Extent of insurance coverage
When considering whether to make a claim on your insurance you may find that you are not covered for flood damage. It will depend on the precise wording of the policy and the source of the water which caused the damage. You will need to consider whether a claim needs to be made for business interruption as well as property damage and whether your current level of cover is adequate to cover the loss. You will also need to consider your obligations in terms of early notification of the claim and mitigating the loss. However, you may need to obtain the approval of your insurer before incurring restoration costs in some circumstances. It will be necessary to document the losses and provide evidence of expenses when quantifying your claim.

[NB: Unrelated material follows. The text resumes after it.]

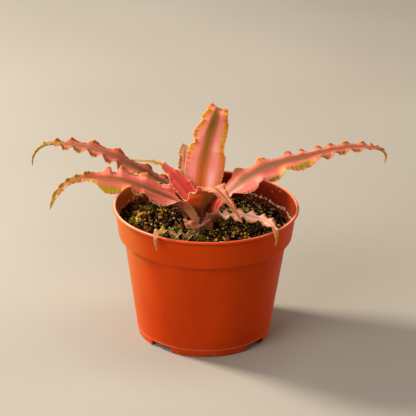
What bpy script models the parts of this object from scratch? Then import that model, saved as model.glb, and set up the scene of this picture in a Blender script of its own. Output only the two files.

You will need to consider whether certain losses are excluded by the policy.
All stakeholders will need to review their potential exposure to loss and liability that might result from floods affecting mines and associated infrastructure. Certain actions may be required under contracts or at law to ensure exclusions or limitations of liability can be fully enjoyed, and to otherwise mitigate potential consequences. The events in Queensland are a timely reminder to all industry participants that emergency response and contingency plans should be proactive and not reactive in nature.
The content of this article is intended to provide a general guide to the subject matter. Specialist advice should be sought about your specific circumstances.